My major criticism lies elsewhere. Sometimes Russell writes as a historian, concerned to produce an accurate historical survey of the concept of the Devil—or rather, of the various concepts of the Devil that have appeared down the centuries. Sometimes he writes as a twentieth-century Christian, wrestling with the problem of evil. And the two enterprises do not harmonize at all well.

Russell makes it abundantly clear how deep his Christian commitment is, and the inspiration behind his work clearly comes from that commitment. At intervals throughout the three volumes he asks the question: If the world is the creation of a good God, why is there so much evil in it? The clarity with which he poses the question, the honesty with which he disposes of various pseudoanswers, are impressive. In a noble peroration to Lucifer he propounds the one answer that he finds convincing:

…that a real force is actively present in the cosmos urging to evil. This evil force has a purposive center that actively hates good, the cosmos, and every individual in the cosmos. It urges us too to hate good, the cosmos, other individuals, and ourselves…. For Christians, then, the person of the Devil may be a metaphor, but it is a metaphor for something that is real, that really brings horror to the world every day and threatens to lay the entire earth waste.

The incongruity that I find is that the kind of evil that preoccupies Russell has little in common with the evils which, in the days when the Devil was taken most seriously, were commonly attributed to him. Russell stands appalled at the amount of suffering and cruelty there is in the world; it so dominates his thinking that he equates evil with “the infliction of pain upon sentient beings,” “abuse of a sentient being, a being that can feel pain.” He is particularly horrified by the sufferings of the defenseless, especially children. Nor does he draw much distinction between suffering “from natural causes” and suffering deliberately inflicted by human beings; in both he sees the work of the same evil, purposive agent. He sees it also in nuclear weapons, and draws a conclusion from this: “Only by grappling with evil now, with clear sight and with courage, can we have any chance of avoiding the ruin that looms.”

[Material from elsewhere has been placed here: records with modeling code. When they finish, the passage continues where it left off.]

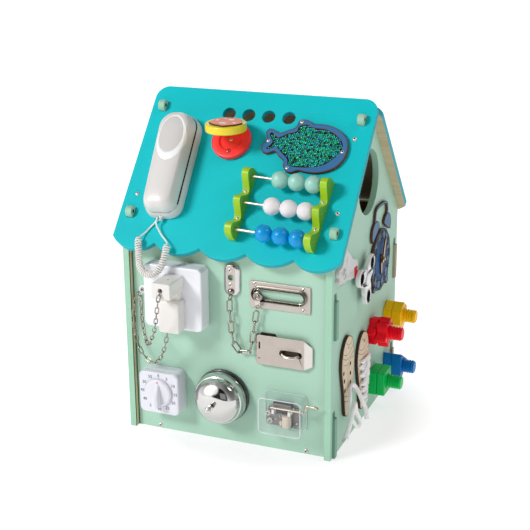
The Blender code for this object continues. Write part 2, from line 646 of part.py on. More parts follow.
# --------------------------------------------------------------- music box
case = slab_mesh([rounded(rect(53.6, 114.4, 34.6, 86.4), 6.0, 3)], GAP, 28.0)
inside = slab_mesh([rounded(rect(55.6, 112.4, 36.6, 84.4), 4.5, 3)], -3.0, 26.0)
CRANK_Z, CRANK_W = 69.0, 17.0
port = rod_mesh(2.2, 108.0, 119.0, 8)
port.transform(Matrix.Translation((0, CRANK_Z, CRANK_W)) @ Matrix.Rotation(math.pi / 2, 4, "Y"))
piece("music_case", cut(case, inside, port), FRONT, CLEAR, smooth=35)
bed = slab_mesh([rounded(rect(57.0, 105.0, 39.5, 66.0), 2.0, 1)], 0.8, 3.4)
comb = box_mesh(69.0, 96.0, 64.0, 73.0, 3.0, 11.0)
post_a = box_mesh(70.0, 73.5, 60.0, 66.6, 3.0, 14.0)
post_b = box_mesh(93.0, 96.5, 60.0, 66.6, 3.0, 14.0)
drum = rod_mesh(6.2, -8.6, 8.6, 16)
drum.transform(Matrix.Translation((88.5, 49.6, 9.3)) @ Matrix.Rotation(math.pi / 2, 4, "X"))
cheek = box_mesh(80.0, 97.0, 39.8, 42.2, 3.0, 9.0)
governor = box_mesh(58.5, 67.0, 46.0, 62.0, 3.0, 8.5)
piece("music_movement", fuse(bed, comb, post_a, post_b, drum, cheek, governor), FRONT, STEEL)
crank = [(68.0, CRANK_Z, CRANK_W), (92.0, CRANK_Z, CRANK_W), (115.0, CRANK_Z, CRANK_W),
         (116.4, CRANK_Z + 1.2, CRANK_W), (117.4, CRANK_Z + 9.4, CRANK_W),
         (119.0, CRANK_Z + 10.4, CRANK_W), (127.0, CRANK_Z + 10.2, CRANK_W),
         (135.5, CRANK_Z + 9.4, CRANK_W)]
piece("music_crank", tube_mesh(crank, 1.3, [1, 1, 1, 1, 1, 1, 1.5, 1.5], res=1), FRONT, STEEL,
      pivot=world_mm(FRONT, (115.0, CRANK_Z, CRANK_W)), smooth=50)

# ------------------------------------------------------- right-hand gable
# fidget spinner
SPIN_Y, SPIN_Z = -36.0, 223.0
LOBE_AT, LOBE_R, WAIST = 26.5, 12.0, 13.0
lobes = []
for k in range(72):
    t = 2 * math.pi * k / 72
    off = (t - math.radians(42) + math.pi / 3) % (2 * math.pi / 3) - math.pi / 3
    edge = math.asin(LOBE_R / LOBE_AT)
    if abs(off) < edge:
        r = LOBE_AT * math.cos(off) + math.sqrt(LOBE_R ** 2 - (LOBE_AT * math.sin(off)) ** 2)
    else:
        fade = (abs(off) - edge) / (math.pi / 3 - edge)
        r = WAIST + (LOBE_AT * math.cos(edge) - WAIST) * math.cos(fade * math.pi / 2) ** 2
    lobes.append((SPIN_Y + r * math.cos(t), SPIN_Z + r * math.sin(t)))
spinner = slab_mesh([lobes, circle(SPIN_Y, SPIN_Z, 3.2, 12)], 5.8, 12.8, 1.2, 0)
piece("fidget_spinner", spinner, RIGHT, WHITE, pivot=(159.3, SPIN_Y, SPIN_Z), smooth=35)

# alarm-clock shaped dial plate and its two hands
CLOCK = (50.5, 225.0)
cy, cz = CLOCK
face = slab_mesh([circle(53.5, 222.0, 45.0, 36)], GAP, 4.3)
bell_l = slab_mesh([circle(22.5, 271.5, 18.5, 16)], GAP + 0.2, 4.1)
bell_r = slab_mesh([circle(83.5, 270.5, 18.5, 16)], GAP + 0.2, 4.1)
arch_out = [(50.5 + 32 * math.cos(t), 280 + 27 * math.sin(t))
            for t in [math.pi * k / 12 for k in range(13)]]
arch_in = [(50.5 + 27.5 * math.cos(t), 280 + 22.5 * math.sin(t))
           for t in [math.pi * k / 12 for k in range(12, -1, -1)]]
arch = slab_mesh([arch_out + arch_in], GAP + 0.4, 3.9)
piece("clock_face", fuse(face, bell_l, bell_r, arch), RIGHT, CLOCK_BLUE)


def hand(length, wide, lean):
    loop = [(-3.2, -5), (3.2, -5), (wide, 3), (wide * 0.9, length * 0.7), (0, length),
            (-wide * 0.9, length * 0.7), (-wide, 3)]
    c, k = math.cos(lean), math.sin(lean)
    return [[(cy + a * c + b * k, cz - a * k + b * c) for a, b in loop],
            circle(cy, cz, 1.3, 8)]


piece("clock_hour_hand", slab_mesh(hand(25.0, 3.0, math.pi), 4.7, 6.7), RIGHT, BIRCH,
      pivot=(150 + 4.7, cy, cz))
piece("clock_minute_hand", slab_mesh(hand(32.0, 2.8, math.radians(20)), 7.0, 9.0), RIGHT, BIRCH,
      pivot=(150 + 7.0, cy, cz))

# white turn latch by the front corner; it turns on its grey screw
latch = rounded([(-105, 283), (-90, 272.5), (-81, 264.5), (-61.5, 257.5), (-57.0, 247),
                 (-58, 237.6), (-71, 236), (-88, 238), (-108, 243.5), (-115, 241),
                 (-130, 243), (-138.6, 249), (-136.2, 254.6), (-140.5, 260.7),
                 (-136.7, 265.4), (-126.8, 266.8), (-120, 272), (-117, 284), (-111, 291)],
                [4, 2, 2, 3, 3, 3, 2, 2, 1.5, 2, 5, 3, 1, 3, 2, 2, 2, 3, 3], 2)
LATCH = (-118.0, 255.0)
piece("turn_latch", slab_mesh([latch], GAP, 5.2, 0.8, 0), RIGHT, WHITE,
      pivot=(150.3, *LATCH), smooth=35)


# big nuts and bolts
def polygon(n, r, turn):
    return [(r * math.cos(turn + 2 * math.pi * k / n),
             r * math.sin(turn + 2 * math.pi * k / n)) for k in range(n)]


def flower(r0, r1, n=6):
    return [((r0 + r1 * math.cos(n * t)) * math.cos(t + 0.3),
             (r0 + r1 * math.cos(n * t)) * math.sin(t + 0.3))
            for t in [2 * math.pi * k / 36 for k in range(36)]]


HEAD, NUT0 = 12.5, 13.0
SHAFT_R = 10.0
TRIANGLE = rounded(polygon(3, 27.5, 0.0), 3.5, 3)
BOLTS = {                 # y, z, paint, outline, head's turn, nut's top, bolt's tip
    "yellow": (102.0, 123.0, YELLOW, rounded(polygon(6, 20.5, math.pi / 2), 2.0, 1),
               0.0, 27.4, 46.6),
    "red": (25.5, 124.0, RED, flower(18.6, 2.8), 0.5, 28.0, 47.4),
    "green": (36.5, 43.8, GREEN, rounded(polygon(4, 25.4, math.pi / 4), 3.0, 2),
              0.0, 24.0, 45.4),
    "blue": (106.0, 40.5, BLUE, TRIANGLE, 0.0, 28.0, 46.0),
}
for name, (y, z, mat, loop, turn, nut_top, tip) in BOLTS.items():
    at = moved(RIGHT, y, z)
    head = slab_mesh([loop], GAP, HEAD, 1.2, 0)
    head.transform(Matrix.Rotation(turn, 4, "Z"))
    thread = [(0, tip), (8.6, tip), (SHAFT_R, tip - 2)]
    for k in range(4):
        top = tip - 3.6 - 3.9 * k
        thread += [(SHAFT_R, top), (8.7, top - 1.2), (SHAFT_R, top - 2.4)]
    thread += [(SHAFT_R, HEAD - 1.5), (0, HEAD - 1.5)]
    piece(name + "_bolt", fuse(head, turned_mesh(thread, 14)), at, mat, smooth=35)
    piece(name + "_nut", slab_mesh([loop, circle(0, 0, SHAFT_R + 0.5, 14)], NUT0, nut_top),
          at, mat, pivot=world_mm(at, (0, 0, NUT0)))

# lacing boards shaped like shoe soles
sole = [(4, 59), (17, 51), (24.5, 32), (26, 10), (23, -14), (18, -36), (10, -53), (0, -58),
        (-9, -54), (-13, -40), (-17, -18), (-23, 2), (-27, 20), (-25, 38), (-17, 52), (-6, 59)]
SOLE_T = 4.6
LACE_HOLES = [(9, 16.5), (-19, 12.5), (10, 2), (-16, 0), (10.5, -11.5), (-13, -15), (10, -23.5)]


def sole_at(cy, cz):
    loop = [(cy + a, cz + b) for a, b in smooth_loop(sole, 2)]
    return [loop] + [circle(cy + a, cz + b, 2.2, 6) for a, b in LACE_HOLES]


piece("sole_front", slab_mesh(sole_at(-91.8, 100.0), GAP, SOLE_T), RIGHT, BIRCH)
piece("sole_rear", slab_mesh(sole_at(-22.6, 80.6), GAP, SOLE_T), RIGHT, BIRCH)
# the tied lace hangs from the front board: a tail, the bow and a short end
bow_route = [(176.6, -74.0, 33.5), (174.0, -71.8, 48.1), (170.0, -75.7, 61.4),
             (166.0, -77.5, 71.9), (161.4, -78.0, 80.0), (158.4, -84.0, 86.0),
             (158.4, -94.0, 84.5), (161.4, -102.0, 77.0), (163.4, -107.4, 66.0),
             (164.0, -108.4, 56.0), (165.0, -103.0, 44.0), (166.2, -92.0, 31.0),
             (167.0, -83.0, 24.0), (167.6, -76.8, 27.6), (167.8, -80.5, 36.0),
             (167.4, -92.0, 50.0), (167.2, -96.4, 60.0), (168.2, -102.0, 68.0),
             (168.8, -109.0, 66.0), (168.4, -115.0, 54.0), (167.0, -117.0, 38.0),
             (166.0, -116.0, 26.0)]
piece("shoe_lace", tube_mesh(smooth_path(bow_route, 7.0), 1.7, res=1), WORLD, LACE, smooth=50)

for mesh_old in [m for m in bpy.data.meshes if m.users == 0]:
    bpy.data.meshes.remove(mesh_old)
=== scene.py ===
"""Looks for the activity house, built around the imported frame.

A piece is modelled in millimetres in the flat frame of whatever carries it
(wall, roof slope), then placed in metres in the row frame, +Z up.
"""

import math
import random

import bmesh
import bpy
import numpy as np
from mathutils import Matrix, Vector
from mathutils.bvhtree import BVHTree


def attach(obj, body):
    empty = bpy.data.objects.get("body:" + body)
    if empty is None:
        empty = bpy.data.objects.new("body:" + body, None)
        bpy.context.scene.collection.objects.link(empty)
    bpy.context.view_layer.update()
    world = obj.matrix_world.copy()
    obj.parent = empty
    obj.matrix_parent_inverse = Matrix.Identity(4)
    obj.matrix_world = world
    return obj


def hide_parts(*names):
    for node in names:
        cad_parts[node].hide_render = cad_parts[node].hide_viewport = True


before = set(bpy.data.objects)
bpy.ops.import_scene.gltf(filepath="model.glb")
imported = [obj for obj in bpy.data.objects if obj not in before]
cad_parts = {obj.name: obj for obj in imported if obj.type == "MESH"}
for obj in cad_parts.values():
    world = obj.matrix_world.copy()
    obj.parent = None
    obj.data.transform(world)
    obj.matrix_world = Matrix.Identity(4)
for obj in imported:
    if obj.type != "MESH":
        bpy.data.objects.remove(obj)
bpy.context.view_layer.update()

MM = 0.001
PLY = 9.0
GAP = 0.3
WIDTH = DEPTH = 300.0
RIDGE = 461.6
SLOPE = math.radians(49.3)
CA, SA = math.cos(SLOPE), math.sin(SLOPE)
PANEL_FACE = 141.0
INNER = WIDTH / 2 - PLY


# ------------------------------------------------------------------ frames
def basis(o, u, v, w):
    m = Matrix.Identity(4)
    for col, axis in enumerate((u, v, w)):
        for row in range(3):
            m[row][col] = axis[row] * MM
    for row in range(3):
        m[row][3] = o[row] * MM
    return m


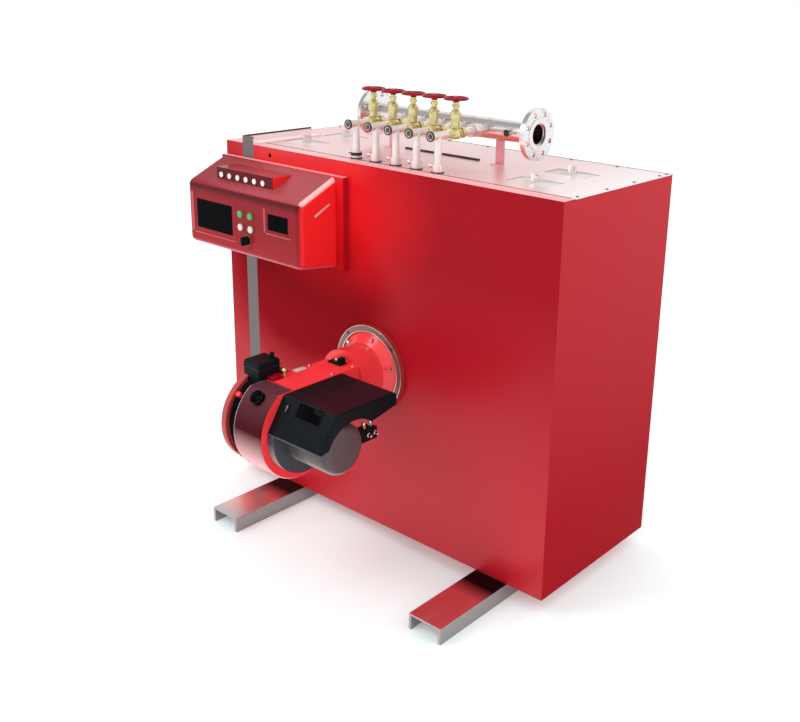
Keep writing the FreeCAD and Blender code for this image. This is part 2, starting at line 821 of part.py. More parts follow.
def make_fittings():
    """The damper actuator on the inlet, the sight glass on the drum and the fuel valve behind the motor."""
    block = start_body()
    plan = new_sketch(block, "XY_Plane")
    draw_polygon(plan, [
        ("0", "0"), ("actuator_width", "0"), ("actuator_width", "actuator_depth"), ("0", "actuator_depth"),
    ])
    pad(block, plan, "actuator_high_up - actuator_up")
    round_edges(block, "actuator_rounding", lambda edge: edge.ZMax > NEAR)
    place(block, f"{FAN_LEFT} - actuator_width - seat_fit", "-actuator_reach - actuator_depth",
          f"{DECK} + actuator_up")
    seats = [round_bar("inlet_radius + seat_fit", f"{FAN_LEFT} - inlet_width", "inlet_width"),
             round_bar("inlet_cover_radius + seat_fit", f"{FAN_LEFT} - inlet_width - inlet_cover_width",
                       "inlet_cover_width")]
    keep(cut(block, *seats), "damper_actuator")
    aim = Rotation(Vector(1, 0, 0), SIZES["sight_turn"])
    barrel = cylinder((f"{FAN_LEFT} + sight_offset", "-fan_reach", FAN_Z), "sight_radius",
                      "fan_radius + sight_length", aim)
    drum = round_bar("fan_radius + seat_fit", FAN_LEFT, "fan_width")
    keep(cut(barrel, drum), "sight_glass")
    end = f"{FAN_RIGHT} + motor_length - motor_rounding"
    valve = box((f"{end} - fuel_valve_width", "-fan_reach", f"{DECK} + fuel_valve_up"),
                (end, "-fuel_valve_reach", f"{DECK} + fuel_valve_up + fuel_valve_height"))
    room = round_bar("motor_radius + seat_fit", FAN_RIGHT, "motor_length", MOTOR_Z)
    keep(cut(valve, room), "fuel_valve")


for skid, spot in (("skid_left", "skid_left_place"), ("skid_right", "skid_right_place")):
    make_skid(skid, spot)
make_cabinet()
make_header()
make_branches()
make_control_box()
make_burner()
DOCUMENT.recompute()


def check():
    """Stops the script where a feature failed or a sub-part isn't a valid solid."""
    for item in DOCUMENT.Objects:
        if "Invalid" in item.State or "Error" in item.State:
            raise RuntimeError(f"{item.Label} ({item.Name}) failed: {item.State}")
    for item in PARTS:
        if item.Shape.isNull() or not item.Shape.isValid() or not item.Shape.Solids:
            raise RuntimeError(f"{item.Label} has no valid solid")


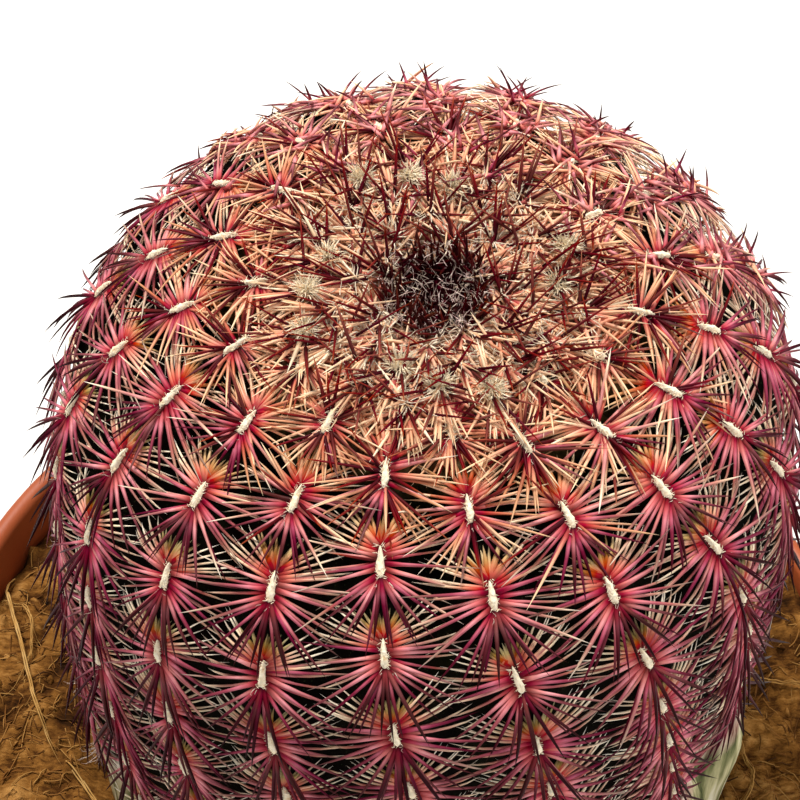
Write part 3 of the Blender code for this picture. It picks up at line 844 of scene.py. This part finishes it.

I find it strange that such a widely read and gifted historian should be unaware of the extent to which his own values derive less from two thousand years of Christian thought and experience than from the European Enlightenment of the eighteenth century and from the European and American humanitarianism of the nineteenth and twentieth centuries.

Russell insists that “the Devil is what his concept is, and his concept is the tradition of human views about him.” Yet, as his work abundantly shows, the sins to which the Devil of Christian tradition has tempted human beings are varied indeed: apostasy, idolatry, heresy, fornication, gluttony, vanity, using cosmetics, dressing luxuriously, going to the theater, gambling, avarice, quarreling, spiritual sloth have all, at various times, figured in the list. Only rarely—notably in the thought of Augustine—have the sufferings of children been ascribed to the Devil; and I have looked in vain for a single instance, in Russell’s great panorama, of the Devil tempting a human being to cruelty. On the other hand, if the Devil has seldom been imagined as encouraging cruelty, belief in him has often done just that. The conviction that certain categories of human beings—Jews, dissident Christians, supposed witches—were servants and agents of the Devil has at times sanctioned torture, killing, and burning alive on a vast scale.

We are left with a paradox. A twentieth-century American historian, inspired by the loathing of cruelty and injustice that is characteristic of American civilization at its best, has produced a huge study of a concept of evil which, through the ages, has seldom laid much stress on cruelty and injustice—and which, treated by another historian, could be shown itself to have legitimized enormous amounts of cruelty and injustice. Still, this is a work of historical scholarship that, within its limits, is likely to remain authoritative for many years, if not for generations, to come.